A characteristically stellar coaching job
by one of the best coaching staffs in the business. That team really got
better as the season progressed, and now they are right in the mix to
host a regional. I'll break down their chances in detail in tomorrow's
Stock Report, but I will add that I really didn't expect Virginia to be
in the mix to host a regional about 8 weeks ago.
love these chats (so cal): A few
quesation...USD or Pepperdine to win the WCC? Are both teams safe to
get an at large if they don't win the conference title? Do you like
that they got rid of the best of 3 series to win the conference? And
how do you see those teams in the post season?
I'm going to stick with the Toreros, my
pick all season long, but it really could go either way. Looks like it
will come down to that series in Malibu in two weeks, and Pepperdine has
played well down the stretch, winning their last five series. I think
USD is more offensive but Pepperdine is better defensively, especially
up the middle. It should be a good matchup, and I think both teams
ultimately to wind up in regionals—
where I think USD has the higher
ceiling, but I wouldn't pick either team to win a regional at this stage
(though one of them could get hot). The WCC is actually going to a real
conference tournament starting next year, and the coaches seem excited
Mike (Dallas): Any chance TCU hosts a regional if they win out regular season and MWC Tournament?
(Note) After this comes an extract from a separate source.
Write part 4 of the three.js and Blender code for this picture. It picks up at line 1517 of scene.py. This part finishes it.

I don't think so — just too many teams to leapfrog, if you'll pardon the pun.
Nick DiCo (Raleigh, NC): A long distance hello
all the way from Raleigh! My question is, what will be a better sign of
how good/dangerous NC State is in Regional & Super Regional
(hopefully) play - this upcoming weekend series against #1 Florida State
in Tallahassee or the ACC Championship Series in Greensboro? Thanks!
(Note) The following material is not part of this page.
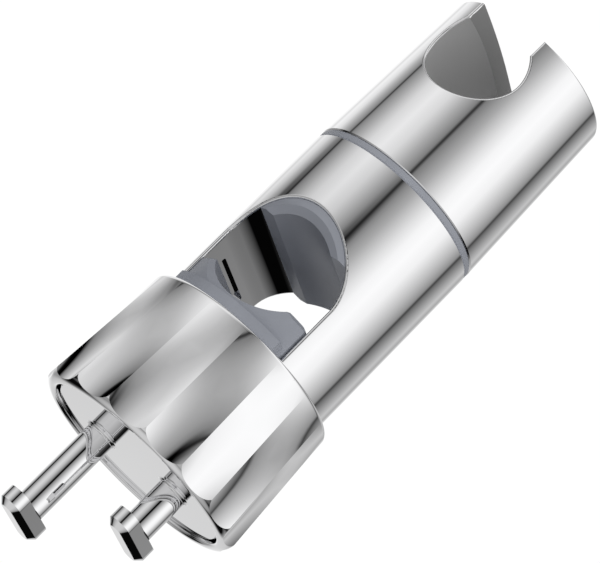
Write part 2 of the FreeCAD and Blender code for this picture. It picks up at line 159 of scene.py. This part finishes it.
# Matt pieces are lit by one broad soft box overhead, which fades towards both ends of the body.
overhead = add(tree, "ShaderNodeVectorMath", {"operation": "DOT_PRODUCT", 1: SOFTBOX_WAY}, i0=ray)
soft = add(tree, "ShaderNodeMapRange",
           {"From Min": -0.3, "From Max": 0.3, "To Min": 0.05, "To Max": 0.62},
           Value=overhead.outputs["Value"])
endwise = add(tree, "ShaderNodeMath", {"operation": "ABSOLUTE"}, i0=along)
fade = add(tree, "ShaderNodeMapRange",
           {"From Min": 0.2, "From Max": 0.9, "To Min": 1.25, "To Max": 0.25},
           Value=endwise.outputs[0])
softbox = add(tree, "ShaderNodeMath", {"operation": "MULTIPLY"},
              i0=soft.outputs[0], i1=fade.outputs[0])
matt = add(tree, "ShaderNodeLightPath").outputs["Is Diffuse Ray"]
cast = add(tree, "ShaderNodeMix", {"data_type": "RGBA"}, i0=matt, i6=seen, i7=softbox.outputs[0])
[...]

I put more stock in weekend series than
conference tournaments, where the schedule is completely different and
teams aren't in their usual rhythm. If you can win a three-games series
against a good club in a hostile location, you are good enough to make a
deep postseason run. But if NC State doesn't win this series in
Tallahassee, it doesn't disqualify the Wolfpack as a legit postseason
contender. The 'Pack won't have to go through Tallahassee in the NCAA
tournament, of course.
Greg (Los Angeles, CA): Has Gelalich played himself into late first round contention? First team all american possibilities?
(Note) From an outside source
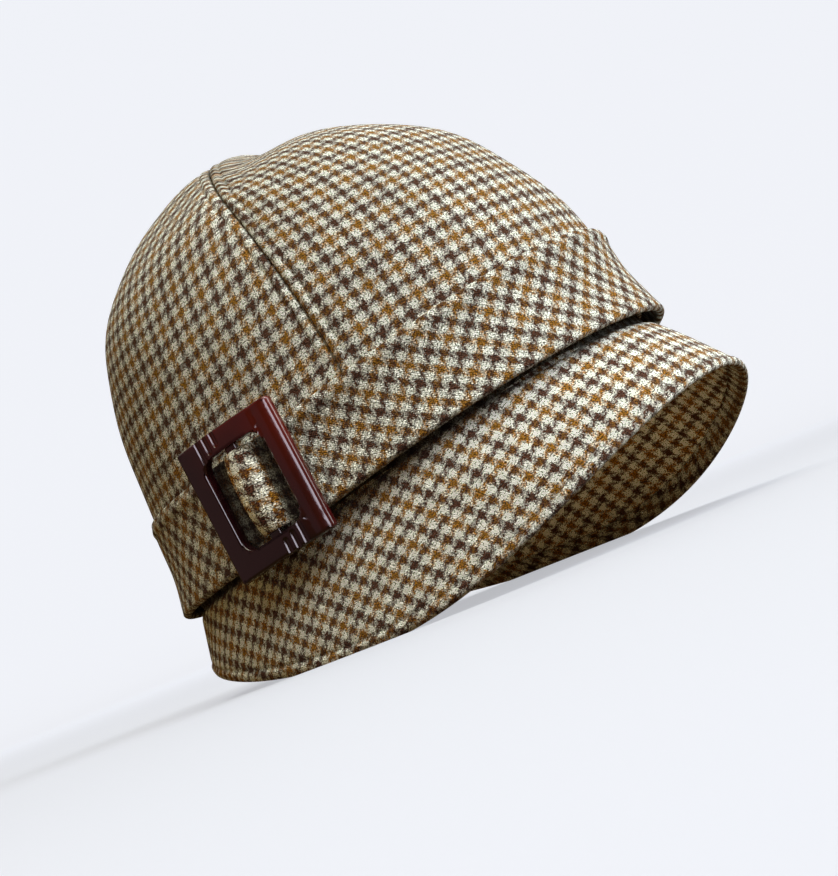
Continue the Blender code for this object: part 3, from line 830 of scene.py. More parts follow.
@dataclass
class CrownGores:
    """The three gores of the crown, sewn edge to edge."""

    crown: Crown
    rest: RestPlace
    rows: int = 112
    seam_crowding: float = 0.9
    base_at: float = 50.0
    point_radius: float = 8.0
    drop_radius: float = 40.0
    wave: float = 0.35
    wave_length: float = 62.0
    wave_fade: float = 40.0
    front_grain: GoreGrain = GoreGrain(
        narrowing=0.79,
        even_within=56.0,
        drop=5.1,
        drop_from=65.0,
        drop_length=30.0,
        eased=3.7,
        eased_at=84.0,
        eased_over=14.6,
        turn_deg=-1.4,
    )
    right_grain: GoreGrain = GoreGrain(
        narrowing=0.34,
        even_within=47.0,
        drop=13.4,
        drop_from=56.0,
        drop_length=90.0,
        eased=1.6,
        eased_at=92.0,
        eased_over=16.0,
        turn_deg=2.3,
    )

    def chart(self, angle: np.ndarray, distance: np.ndarray, middle: float, grain: GoreGrain) -> np.ndarray:
        """Lay the flat cloth over a gore.

        Args:
            angle: Angles of the grid in radians.
            distance: Distances up the profile.
            middle: The gore's middle angle.
            grain: How the cloth lies.

        Returns:
            Places on the flat cloth in mm.
        """
        point, radius = self.crown.smooth(angle, distance)
        base, _ = self.crown.smooth(angle, np.full_like(distance, self.base_at))
        centre = int(np.abs(angle[:, 0] - middle).argmin())
        here, there = (path_lengths(row.transpose(1, 0, 2)).T for row in (point, base))
        here -= here[centre]
        there -= there[centre]
        spread = smoothstep((radius - self.point_radius) / (grain.even_within - self.point_radius))
        narrowing = grain.narrowing * spread
        share = smoothstep((distance - grain.drop_from) / grain.drop_length)
        drop = grain.drop * share * np.minimum(radius / self.drop_radius, 1)
        more = grain.eased * (1 + np.tanh((distance - grain.eased_at) / grain.eased_over))
        up = path_lengths(point) + more - drop * (angle - middle) ** 2
        return turned(np.stack([here * (1 - narrowing) + there * narrowing, up], -1), grain.turn_deg)

    def gore(self, name: str, start_deg: float, end_deg: float, columns: int, grain: GoreGrain) -> ClothPiece:
        """Lay one gore out between its seams.

        Args:
            name: The piece's name.
            start_deg: The angle of its first seam.
            end_deg: The angle of its last seam.
            columns: How many columns it has.
            grain: How its cloth lies.

        Returns:
            The gore, ready to build.
        """
        crown, seam = self.crown, self.crown.seam
        start, end = math.radians(start_deg), math.radians(end_deg)
        share = eased(columns, self.seam_crowding)[:, None]
        up = np.linspace(0, crown.top, self.rows)[None, :]
        angle = start + (end - start) * share + 0 * up
        distance = up + 0 * share
        _, radius = crown.smooth(angle, distance)
        inset = np.minimum(crown.form.gap / 2 / np.maximum(radius, 0.1), (end - start) / 2)
        cloth = self.chart(angle, distance, (start + end) / 2, grain)
        angle = start + inset + (end - start - 2 * inset) * share
        fade = np.clip((crown.top - distance) / self.wave_fade, 0, 1)
        puff = ripple(cloth, self.wave, self.wave_length, start_deg) * fade
        places = crown.cloth(angle, distance, puff)
        off = radius * np.minimum(np.abs(angle - start), np.abs(angle - end))
        # Painted shade along the seams, where the turned-in cloth would lie in shade.
        painted_shade = bell(off, 0, seam.painted_shade_width) * np.minimum(radius / seam.fade_radius, 1)
        return ClothPiece(name, places, cloth, Edges.OPEN, painted_shade, crown.form.crown_cloth)

    def build(self, material: bpy.types.Material) -> None:
        """Make all three gores; the left one's cloth leans the other way."""
        seam = self.crown.form.side_seam_deg
        left_grain = replace(self.right_grain, turn_deg=-self.right_grain.turn_deg)
        gores = (
            ("front", -seam, seam, 190, self.front_grain),
            ("right", seam, 180.0, 150, self.right_grain),
            ("left", -180.0, -seam, 150, left_grain),
        )
        for side, start, end, columns, grain in gores:
            piece = self.gore(f"{side}_gore_cloth", start, end, columns, grain).build(self.rest, material)
            fit(piece, f"crown_{side}_gore")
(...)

No for first-round consideration, yes for
first-team All-America contention. Scouts like him as more of a
second/third-rounder for this draft.
Dave (Jackson, MS): I assume Kentucky, LSU,
Florida, and South Carolina are locks to host, but what are the chances
the SEC gets a fifth site and what must Ole Miss do over the next 10-12
days to be that host?
Ole Miss is still an outside possibility,
but it's awfully crowded. I think the Rebels need to basically win out
and have a strong showing in Hoover, and they need a lot of help from
other teams faltering. Last week, I had Stanford, Virginia and Arizona
as my last three hosts; I would still have those three teams ahead of
Ole Miss, and I'd have Texas A&M and UCF ahead of the Rebels as
well. So really, you'd need three of those five teams to finish poorly
to have a chance, the way I see it.
Keith (Long Island): did st johns lose any chance of an at large bid by losing the series against louisville?
I won't go so far as to say the Johnnies
are completely out of the at-large race, because they are still leading
the Big East and are still in the 50s in the RPI. But Ed Blankmeyer said
last week that he knew the last two weeks would basically decide his
team's at-large fate, so losing the Louisville series was a big blow.
Josh (Mobile, AL): Hey Aaron, say South
Carolina takes 2 of 3 from LSU, regardless of how the East shakes out,
will they be a lock for a National Seed? Or will the committee want to
reward LSU for winning the weaker West? Also, FSU goes 1—3 and they're
still #1? They're 0-3 against UF and haven't played a weekend series
against a top-10 caliber team yet this season.
I have to imagine whichever team wins that
SC-LSU series will be a national seed, period. If South Carolina loses
that series, I think it will find itself outside of the top 8 because it
will have lost series against the SEC's other big 3. In that scenario,
LSU, Kentucky and Florida will all be 2-1 in series against the other
big 3. That is a clear separator. As for Florida State — this was a
tough week to decide No. 1. None of us loved keeping FSU there after a
1-3 week, and we entertained five total candidates for the top spot. Had
South Carolina swept its two games against Georgia, it would have
likely been No. 1, but a split wasn't quite enough to dislodge a team
that was utterly dominating the ACC and still hadn't lost a series all
year as of our meeting this morning (and FSU then proceeded to lose the
first game of today's doubleheader, so that series streak is over... but
hindsight is 20/20).
Rick M. (Nashville, Ill.): The Billikens from
Saint Louis University have 37 wins (still have four regular-season
games remaining) and will be the No. 1 seed at the A-10 Championship.
Their RPI is not the best, but if they were to advance to the A-10 title
game and lose, any chance at an at-large bid?
Afraid not — that's the reality of life in
the A-10, and Billikens coach Darin Hendrickson knows it (he
acknowledged as much last week in our Weekend Preview). Saint Louis is
No. 137 in the RPI, and you have zero chance of getting an at-large spot
if you are outside the top, say, 65 (and even teams outside the top 50
are generally viewed as real long shots).
LMU Lion (Joplin, MO): The WCC picture is
slightly muddled, and LMU will hopefully screw things up even more by
creeping up and winning the title. Now that Gonzaga has floundered, we
are most likely not looking at three teams in the postseason, are we?
And speaking of LMU, their young Friday and Saturday starters are making
me optimistic about the future.
Indeed, Gonzaga is trending in the wrong
direction, and I think they'll be on the wrong side of the bubble in
tomorrow's Stock Report, thus making the WCC a two-bid league barring
LMU crashing the party. But yes, you should feel very good about LMU's
future. We ranked their recruiting class in the top 25 this fall, and
those freshmen are backing up the accolades. Welmon and Megill are
already very good — they will be even better in the next two years.
OK folks, that's it for today. Thanks for stopping by, as always!